### WHAT YOU WILL DO
For the entries that follow, state how many lines include the word "joints", giving the number and nothing else.

### DATA SHOWN

• • • •

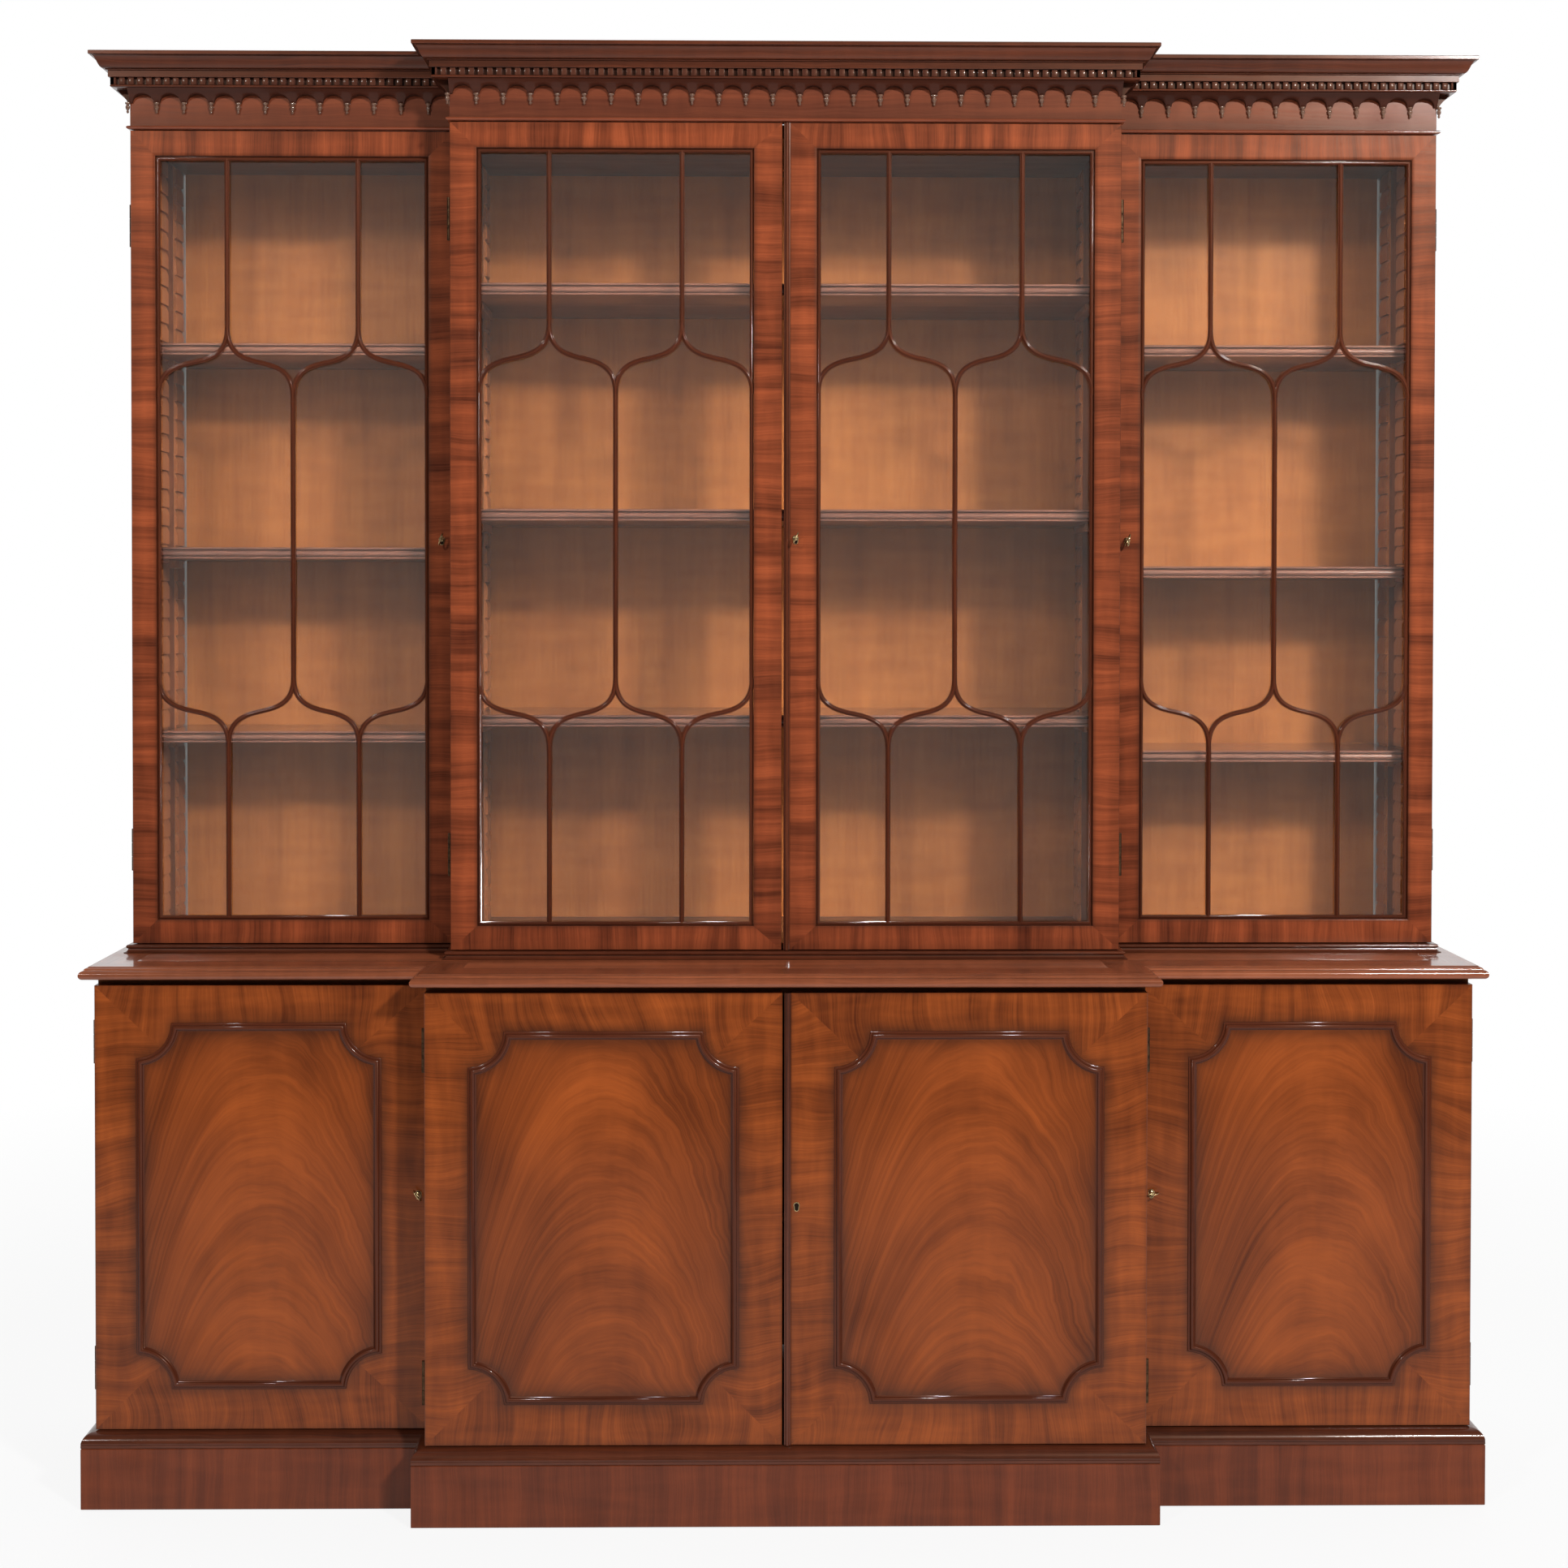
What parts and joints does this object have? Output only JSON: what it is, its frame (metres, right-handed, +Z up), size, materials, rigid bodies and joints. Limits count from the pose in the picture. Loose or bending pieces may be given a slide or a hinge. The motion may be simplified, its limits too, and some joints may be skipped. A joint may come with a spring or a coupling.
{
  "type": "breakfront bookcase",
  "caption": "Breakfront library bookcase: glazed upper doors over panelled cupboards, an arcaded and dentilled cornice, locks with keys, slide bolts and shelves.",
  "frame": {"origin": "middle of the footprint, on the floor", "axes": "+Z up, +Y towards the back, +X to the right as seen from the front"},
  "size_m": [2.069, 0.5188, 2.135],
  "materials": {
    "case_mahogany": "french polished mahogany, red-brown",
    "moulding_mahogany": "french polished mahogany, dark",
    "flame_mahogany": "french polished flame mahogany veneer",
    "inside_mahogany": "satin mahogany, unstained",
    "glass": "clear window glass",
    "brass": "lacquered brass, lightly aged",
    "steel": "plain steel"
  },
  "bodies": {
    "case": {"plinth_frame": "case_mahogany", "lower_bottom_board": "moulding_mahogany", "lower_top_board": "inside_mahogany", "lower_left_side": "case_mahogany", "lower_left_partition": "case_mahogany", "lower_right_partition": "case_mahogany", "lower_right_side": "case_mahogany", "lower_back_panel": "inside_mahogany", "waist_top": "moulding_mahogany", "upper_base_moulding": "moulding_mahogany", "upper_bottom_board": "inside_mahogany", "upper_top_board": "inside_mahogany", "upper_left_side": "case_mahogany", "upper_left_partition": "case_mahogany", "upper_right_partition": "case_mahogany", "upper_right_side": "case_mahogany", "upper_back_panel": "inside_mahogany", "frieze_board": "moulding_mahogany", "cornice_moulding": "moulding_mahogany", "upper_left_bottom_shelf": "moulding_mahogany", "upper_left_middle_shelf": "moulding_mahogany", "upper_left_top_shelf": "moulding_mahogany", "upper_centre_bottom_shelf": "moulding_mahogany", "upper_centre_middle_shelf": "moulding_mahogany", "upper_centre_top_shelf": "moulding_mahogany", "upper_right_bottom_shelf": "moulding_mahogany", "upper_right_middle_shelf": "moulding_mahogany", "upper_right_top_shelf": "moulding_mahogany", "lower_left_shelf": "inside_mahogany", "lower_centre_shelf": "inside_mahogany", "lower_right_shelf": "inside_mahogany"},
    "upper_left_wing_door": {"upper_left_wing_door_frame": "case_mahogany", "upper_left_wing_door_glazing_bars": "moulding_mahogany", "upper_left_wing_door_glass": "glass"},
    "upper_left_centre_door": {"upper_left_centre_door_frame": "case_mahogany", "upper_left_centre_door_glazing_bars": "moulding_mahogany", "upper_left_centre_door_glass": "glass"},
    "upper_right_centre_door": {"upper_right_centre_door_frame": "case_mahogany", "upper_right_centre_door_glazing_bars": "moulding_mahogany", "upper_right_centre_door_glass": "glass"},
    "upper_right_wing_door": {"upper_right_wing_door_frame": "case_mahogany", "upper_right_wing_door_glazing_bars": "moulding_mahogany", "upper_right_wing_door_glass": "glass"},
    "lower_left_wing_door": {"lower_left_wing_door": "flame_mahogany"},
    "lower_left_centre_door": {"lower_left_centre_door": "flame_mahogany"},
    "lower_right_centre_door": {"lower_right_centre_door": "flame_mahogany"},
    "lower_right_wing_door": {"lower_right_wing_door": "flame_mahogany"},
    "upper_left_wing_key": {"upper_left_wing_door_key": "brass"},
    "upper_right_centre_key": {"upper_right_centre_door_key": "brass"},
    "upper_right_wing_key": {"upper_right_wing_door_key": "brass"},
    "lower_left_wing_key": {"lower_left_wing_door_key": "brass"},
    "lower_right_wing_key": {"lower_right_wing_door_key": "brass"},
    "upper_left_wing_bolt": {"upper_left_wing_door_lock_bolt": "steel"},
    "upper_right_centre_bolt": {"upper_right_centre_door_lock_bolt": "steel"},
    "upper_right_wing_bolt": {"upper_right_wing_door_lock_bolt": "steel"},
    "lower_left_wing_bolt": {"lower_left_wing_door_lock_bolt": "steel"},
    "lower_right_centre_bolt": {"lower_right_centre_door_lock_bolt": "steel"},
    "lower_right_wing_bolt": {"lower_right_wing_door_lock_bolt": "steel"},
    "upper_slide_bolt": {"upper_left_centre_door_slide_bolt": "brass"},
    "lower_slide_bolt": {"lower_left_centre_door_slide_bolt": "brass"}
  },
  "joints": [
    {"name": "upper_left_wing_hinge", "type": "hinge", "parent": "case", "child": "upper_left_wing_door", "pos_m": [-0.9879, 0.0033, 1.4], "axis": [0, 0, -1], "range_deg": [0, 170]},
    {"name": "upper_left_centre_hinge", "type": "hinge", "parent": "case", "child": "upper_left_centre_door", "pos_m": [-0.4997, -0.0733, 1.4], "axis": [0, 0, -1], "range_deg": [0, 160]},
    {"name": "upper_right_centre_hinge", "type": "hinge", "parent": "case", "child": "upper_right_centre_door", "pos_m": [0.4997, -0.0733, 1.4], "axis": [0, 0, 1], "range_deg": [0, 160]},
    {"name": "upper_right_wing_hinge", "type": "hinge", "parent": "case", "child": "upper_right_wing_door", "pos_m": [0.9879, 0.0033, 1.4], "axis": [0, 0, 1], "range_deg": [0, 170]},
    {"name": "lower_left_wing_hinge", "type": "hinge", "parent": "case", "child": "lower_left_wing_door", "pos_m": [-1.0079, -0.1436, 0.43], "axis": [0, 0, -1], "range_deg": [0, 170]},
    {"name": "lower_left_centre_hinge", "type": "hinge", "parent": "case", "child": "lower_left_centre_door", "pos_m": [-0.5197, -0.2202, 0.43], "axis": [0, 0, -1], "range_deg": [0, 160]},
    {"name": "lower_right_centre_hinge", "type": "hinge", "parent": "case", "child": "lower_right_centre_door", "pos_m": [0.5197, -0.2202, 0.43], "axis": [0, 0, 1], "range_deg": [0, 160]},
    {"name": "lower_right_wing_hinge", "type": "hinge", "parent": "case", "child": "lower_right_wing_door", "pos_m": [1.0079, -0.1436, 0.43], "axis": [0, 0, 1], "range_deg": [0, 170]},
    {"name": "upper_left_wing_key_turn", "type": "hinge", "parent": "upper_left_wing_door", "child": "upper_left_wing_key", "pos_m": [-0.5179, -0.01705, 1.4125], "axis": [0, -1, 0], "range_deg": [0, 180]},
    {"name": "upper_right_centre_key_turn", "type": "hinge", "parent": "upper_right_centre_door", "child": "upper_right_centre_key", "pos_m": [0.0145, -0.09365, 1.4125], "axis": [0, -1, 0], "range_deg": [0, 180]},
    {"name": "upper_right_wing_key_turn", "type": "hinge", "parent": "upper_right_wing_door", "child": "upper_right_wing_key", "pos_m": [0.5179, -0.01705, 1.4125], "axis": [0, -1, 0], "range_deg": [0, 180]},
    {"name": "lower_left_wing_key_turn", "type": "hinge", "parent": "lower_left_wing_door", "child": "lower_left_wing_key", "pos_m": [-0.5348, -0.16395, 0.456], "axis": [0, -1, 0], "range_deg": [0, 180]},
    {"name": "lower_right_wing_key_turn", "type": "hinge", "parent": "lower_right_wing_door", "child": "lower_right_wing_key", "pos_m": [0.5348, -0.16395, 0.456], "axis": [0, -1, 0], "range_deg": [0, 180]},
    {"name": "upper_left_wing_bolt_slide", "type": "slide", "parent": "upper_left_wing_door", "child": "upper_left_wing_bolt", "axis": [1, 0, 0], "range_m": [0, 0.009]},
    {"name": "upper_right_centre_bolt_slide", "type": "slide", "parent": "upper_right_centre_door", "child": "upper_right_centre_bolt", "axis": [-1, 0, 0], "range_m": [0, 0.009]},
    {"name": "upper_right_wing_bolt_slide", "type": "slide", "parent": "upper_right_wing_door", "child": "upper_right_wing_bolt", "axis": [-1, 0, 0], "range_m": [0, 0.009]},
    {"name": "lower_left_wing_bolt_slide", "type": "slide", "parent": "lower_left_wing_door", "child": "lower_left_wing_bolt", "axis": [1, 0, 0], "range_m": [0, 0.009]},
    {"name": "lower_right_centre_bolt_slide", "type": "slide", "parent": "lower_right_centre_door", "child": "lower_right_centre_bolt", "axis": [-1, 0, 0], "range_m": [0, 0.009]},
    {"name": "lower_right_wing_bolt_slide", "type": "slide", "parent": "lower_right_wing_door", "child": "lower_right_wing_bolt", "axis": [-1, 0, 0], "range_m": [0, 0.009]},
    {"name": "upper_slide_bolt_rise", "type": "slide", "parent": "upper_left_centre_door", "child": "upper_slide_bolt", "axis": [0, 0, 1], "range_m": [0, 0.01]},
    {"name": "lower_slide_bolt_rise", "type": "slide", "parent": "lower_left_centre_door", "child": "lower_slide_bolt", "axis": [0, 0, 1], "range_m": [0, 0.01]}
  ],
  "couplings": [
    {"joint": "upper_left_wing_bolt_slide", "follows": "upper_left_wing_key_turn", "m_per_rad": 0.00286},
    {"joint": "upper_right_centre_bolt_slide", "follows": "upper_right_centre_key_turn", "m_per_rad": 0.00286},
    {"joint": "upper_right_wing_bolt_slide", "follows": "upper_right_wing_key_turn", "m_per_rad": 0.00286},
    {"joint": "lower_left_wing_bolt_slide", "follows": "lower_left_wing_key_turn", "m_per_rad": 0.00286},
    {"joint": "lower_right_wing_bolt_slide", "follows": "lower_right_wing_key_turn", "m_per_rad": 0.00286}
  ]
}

• • • •

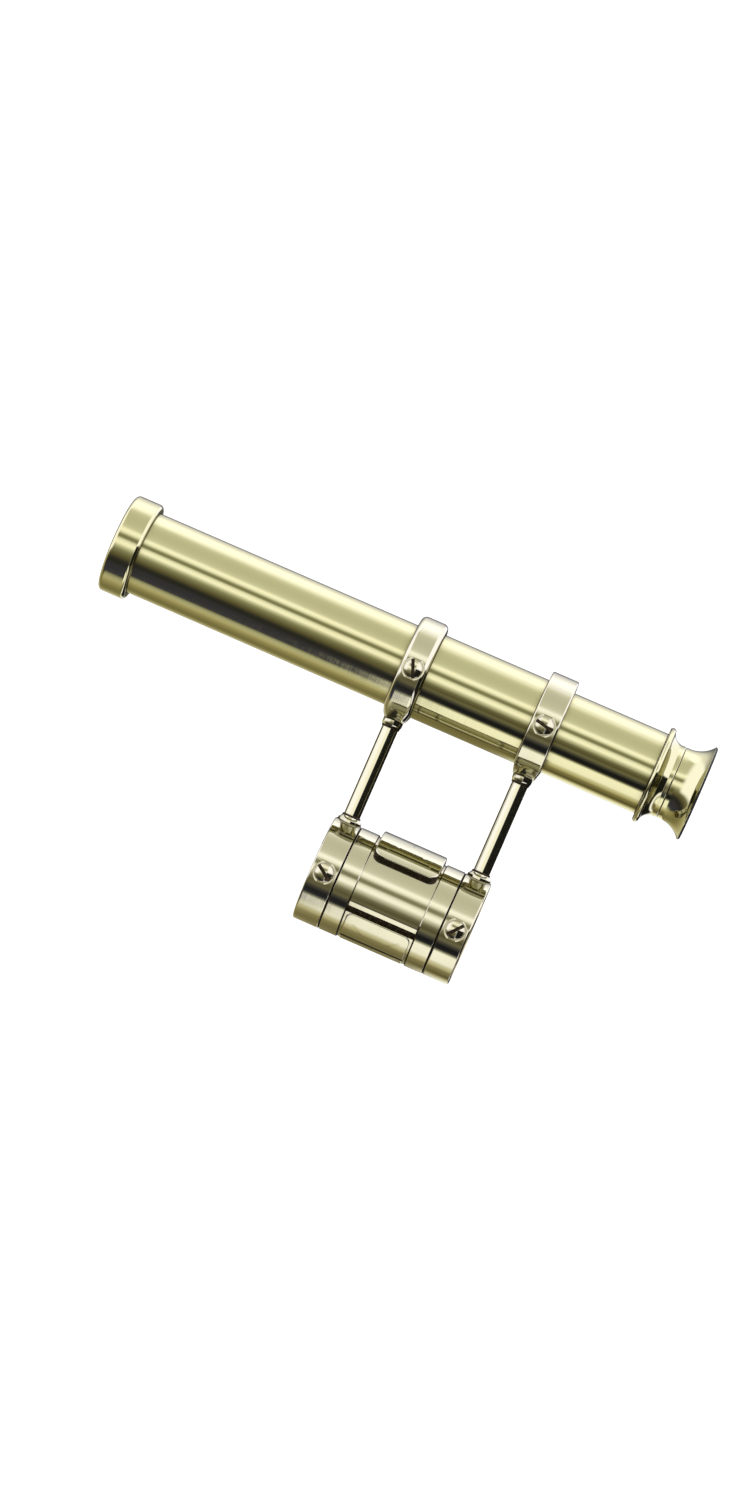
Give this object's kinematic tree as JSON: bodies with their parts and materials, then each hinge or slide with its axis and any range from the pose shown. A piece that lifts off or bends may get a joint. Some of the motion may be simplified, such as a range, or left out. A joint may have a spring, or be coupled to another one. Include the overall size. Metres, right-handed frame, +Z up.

• • • •

### SOLUTION
2